→ What the task requires: Repeat the whole of the data, keeping every detail the same.

>> BEGIN Data records

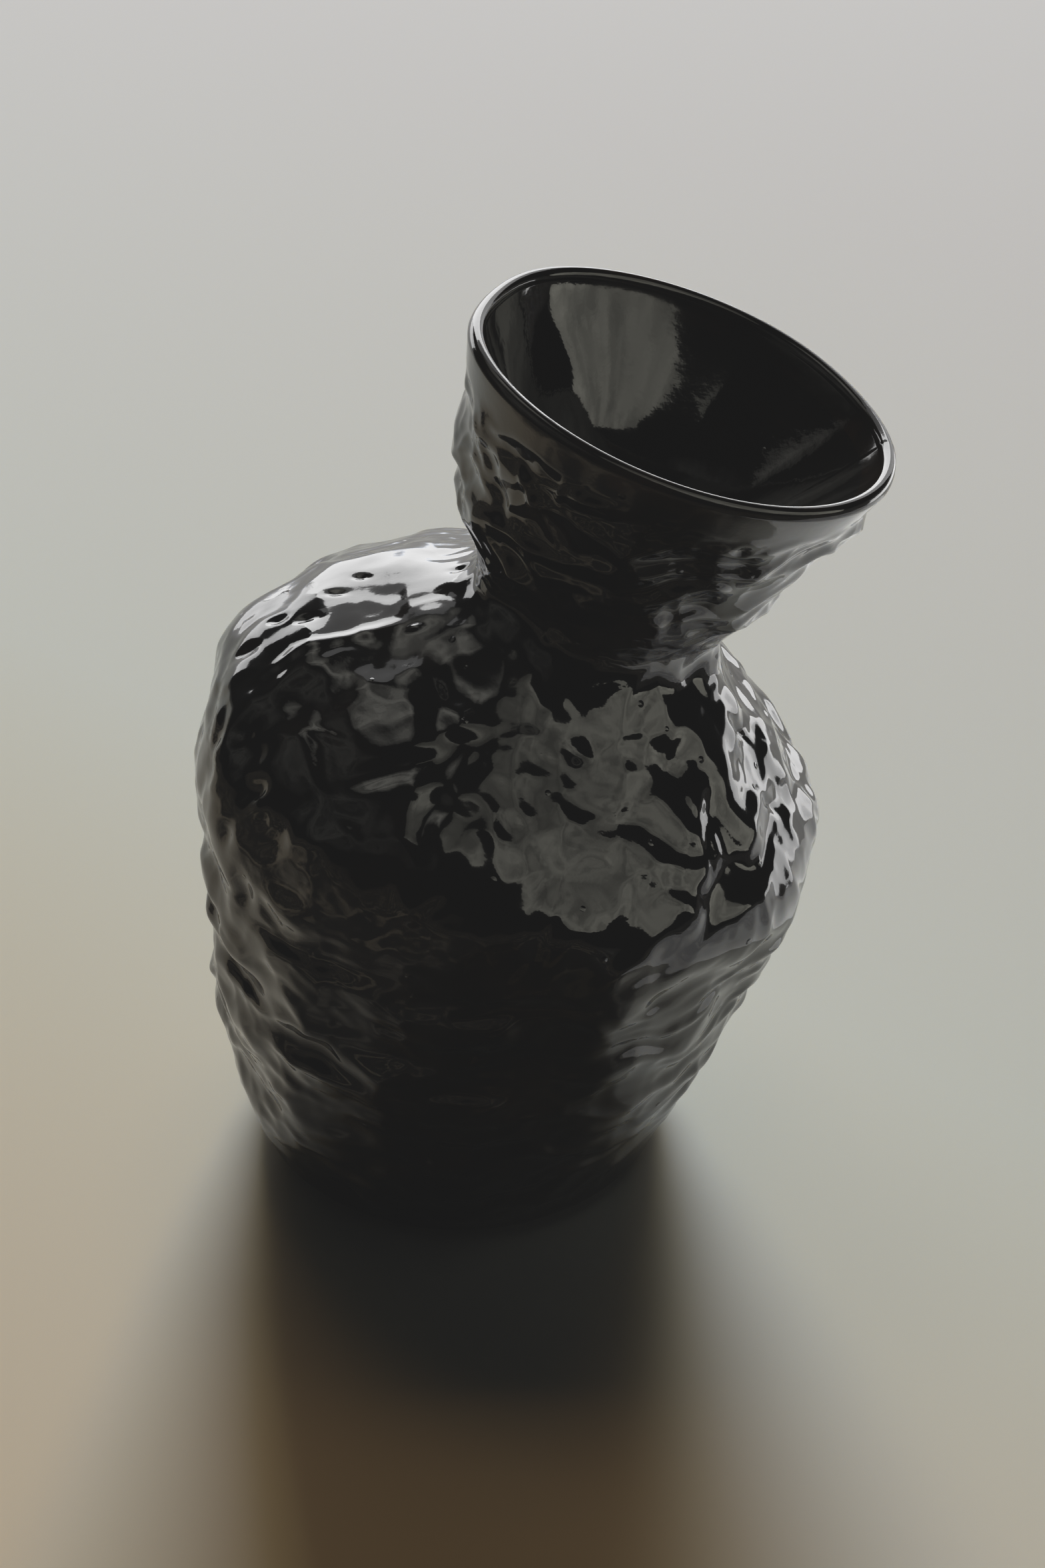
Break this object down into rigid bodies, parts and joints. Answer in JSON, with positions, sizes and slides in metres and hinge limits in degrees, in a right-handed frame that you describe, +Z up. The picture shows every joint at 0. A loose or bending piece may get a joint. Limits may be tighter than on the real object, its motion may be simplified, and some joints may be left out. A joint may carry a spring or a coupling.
{
  "type": "leaning clay pot",
  "caption": "Leaning black-glazed clay pot with a lumpy body, a narrow waist and a flared, tilted neck with a rounded lip.",
  "frame": {"origin": "centre of the flat foot that the pot stands on", "axes": "+Z up, +X the way the neck leans, -Z out of the foot"},
  "size_m": [0.1788, 0.1697, 0.2529],
  "materials": {
    "bare_clay": "matt, unglazed, dark fired clay",
    "black_glaze": "smooth high-gloss black glaze",
    "black_glaze_edge": "high-gloss black glaze that breaks to warm brown on the lip",
    "black_glaze_relief": "high-gloss black glaze over a lumpy coat, with pinholes and pimples"
  },
  "bodies": {
    "root": {"base_slab": "bare_clay", "lower_wall": "black_glaze", "shoulder_dome": "black_glaze", "neck_cone": "black_glaze", "lip_coil": "black_glaze_edge", "relief_coat_body": "black_glaze_relief", "relief_coat_neck": "black_glaze_relief"}
  },
  "joints": []
}
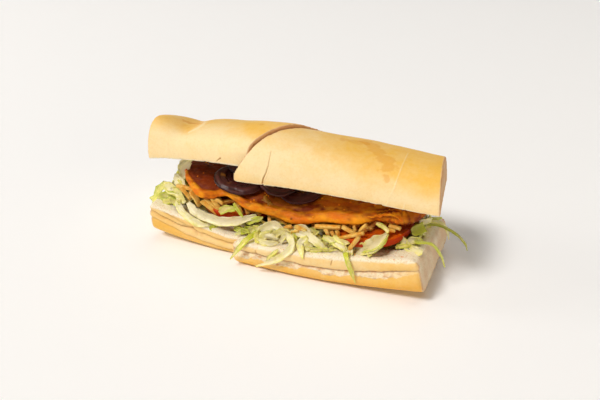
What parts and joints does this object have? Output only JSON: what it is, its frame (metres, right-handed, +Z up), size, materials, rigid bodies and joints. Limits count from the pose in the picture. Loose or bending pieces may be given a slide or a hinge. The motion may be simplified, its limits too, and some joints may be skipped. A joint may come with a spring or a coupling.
{
  "type": "fish sandwich",
  "caption": "Long soft white roll, split lengthwise and cut across on a slant, filled with fried fish, onion rings, tomato, shredded lettuce and potato sticks.",
  "frame": {"origin": "centre of the bounding box at the surface it stands on", "axes": "+X along the roll, +Y to the back, +Z up; the picture looks from the front right"},
  "size_m": [0.2426, 0.097, 0.0975],
  "materials": {
    "bread_crust": "soft pale baked crust with off-white crumb",
    "fried_batter": "thin fried coating, slightly oily",
    "cooked_onion": "dark browned onion, glossy with oil",
    "tomato_flesh": "moist cut tomato",
    "lettuce_leaf": "crisp shredded leaf, white ribs and green edges",
    "fried_potato": "dry fried potato sticks"
  },
  "bodies": {
    "root": {"bread_bottom_left": "bread_crust", "bread_bottom_right": "bread_crust", "bread_top_left": "bread_crust", "bread_top_right": "bread_crust", "fish_fillet": "fried_batter", "onion_ring_1": "cooked_onion", "onion_ring_2": "cooked_onion", "onion_ring_3": "cooked_onion", "onion_ring_4": "cooked_onion", "tomato_slice_1": "tomato_flesh", "tomato_slice_2": "tomato_flesh", "lettuce": "lettuce_leaf", "potato_sticks": "fried_potato"}
  },
  "joints": []
}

>> END Data records

→ Finished task:
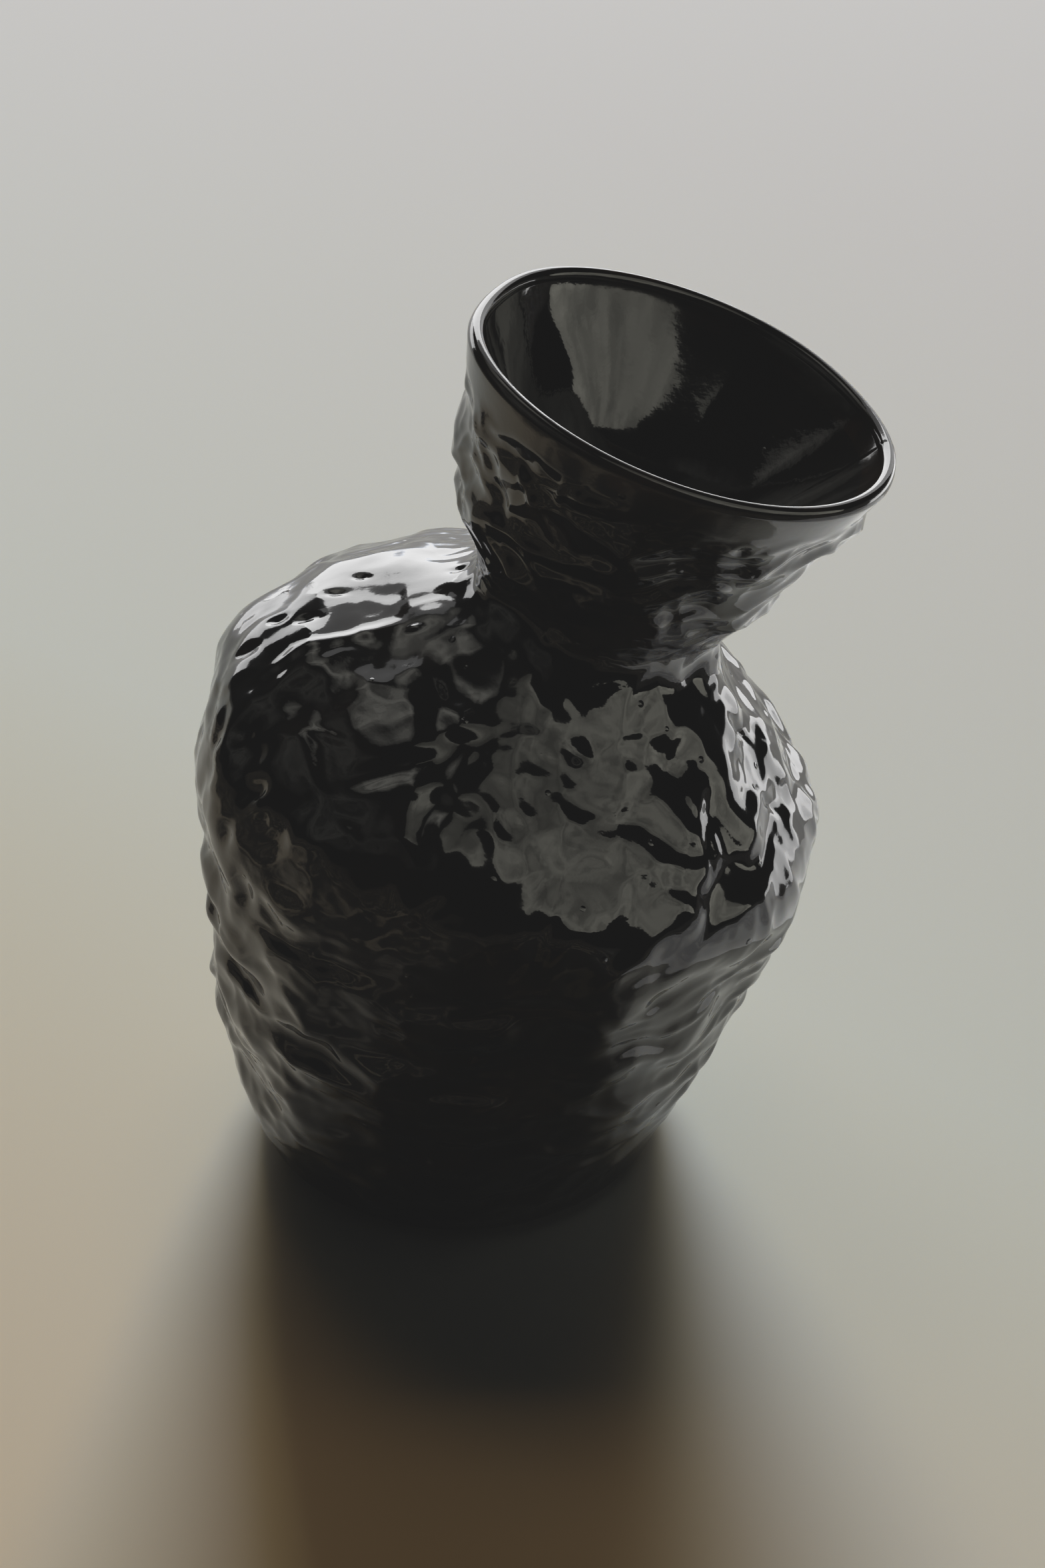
Break this object down into rigid bodies, parts and joints. Answer in JSON, with positions, sizes and slides in metres and hinge limits in degrees, in a right-handed frame that you describe, +Z up. The picture shows every joint at 0. A loose or bending piece may get a joint. Limits may be tighter than on the real object, its motion may be simplified, and some joints may be left out. A joint may carry a spring or a coupling.
{
  "type": "leaning clay pot",
  "caption": "Leaning black-glazed clay pot with a lumpy body, a narrow waist and a flared, tilted neck with a rounded lip.",
  "frame": {"origin": "centre of the flat foot that the pot stands on", "axes": "+Z up, +X the way the neck leans, -Z out of the foot"},
  "size_m": [0.1788, 0.1697, 0.2529],
  "materials": {
    "bare_clay": "matt, unglazed, dark fired clay",
    "black_glaze": "smooth high-gloss black glaze",
    "black_glaze_edge": "high-gloss black glaze that breaks to warm brown on the lip",
    "black_glaze_relief": "high-gloss black glaze over a lumpy coat, with pinholes and pimples"
  },
  "bodies": {
    "root": {"base_slab": "bare_clay", "lower_wall": "black_glaze", "shoulder_dome": "black_glaze", "neck_cone": "black_glaze", "lip_coil": "black_glaze_edge", "relief_coat_body": "black_glaze_relief", "relief_coat_neck": "black_glaze_relief"}
  },
  "joints": []
}
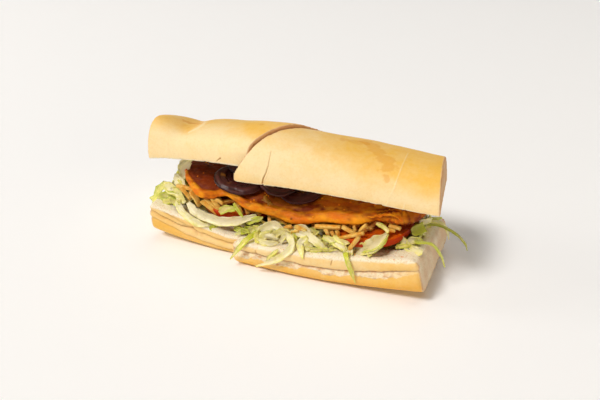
What parts and joints does this object have? Output only JSON: what it is, its frame (metres, right-handed, +Z up), size, materials, rigid bodies and joints. Limits count from the pose in the picture. Loose or bending pieces may be given a slide or a hinge. The motion may be simplified, its limits too, and some joints may be skipped. A joint may come with a spring or a coupling.
{
  "type": "fish sandwich",
  "caption": "Long soft white roll, split lengthwise and cut across on a slant, filled with fried fish, onion rings, tomato, shredded lettuce and potato sticks.",
  "frame": {"origin": "centre of the bounding box at the surface it stands on", "axes": "+X along the roll, +Y to the back, +Z up; the picture looks from the front right"},
  "size_m": [0.2426, 0.097, 0.0975],
  "materials": {
    "bread_crust": "soft pale baked crust with off-white crumb",
    "fried_batter": "thin fried coating, slightly oily",
    "cooked_onion": "dark browned onion, glossy with oil",
    "tomato_flesh": "moist cut tomato",
    "lettuce_leaf": "crisp shredded leaf, white ribs and green edges",
    "fried_potato": "dry fried potato sticks"
  },
  "bodies": {
    "root": {"bread_bottom_left": "bread_crust", "bread_bottom_right": "bread_crust", "bread_top_left": "bread_crust", "bread_top_right": "bread_crust", "fish_fillet": "fried_batter", "onion_ring_1": "cooked_onion", "onion_ring_2": "cooked_onion", "onion_ring_3": "cooked_onion", "onion_ring_4": "cooked_onion", "tomato_slice_1": "tomato_flesh", "tomato_slice_2": "tomato_flesh", "lettuce": "lettuce_leaf", "potato_sticks": "fried_potato"}
  },
  "joints": []
}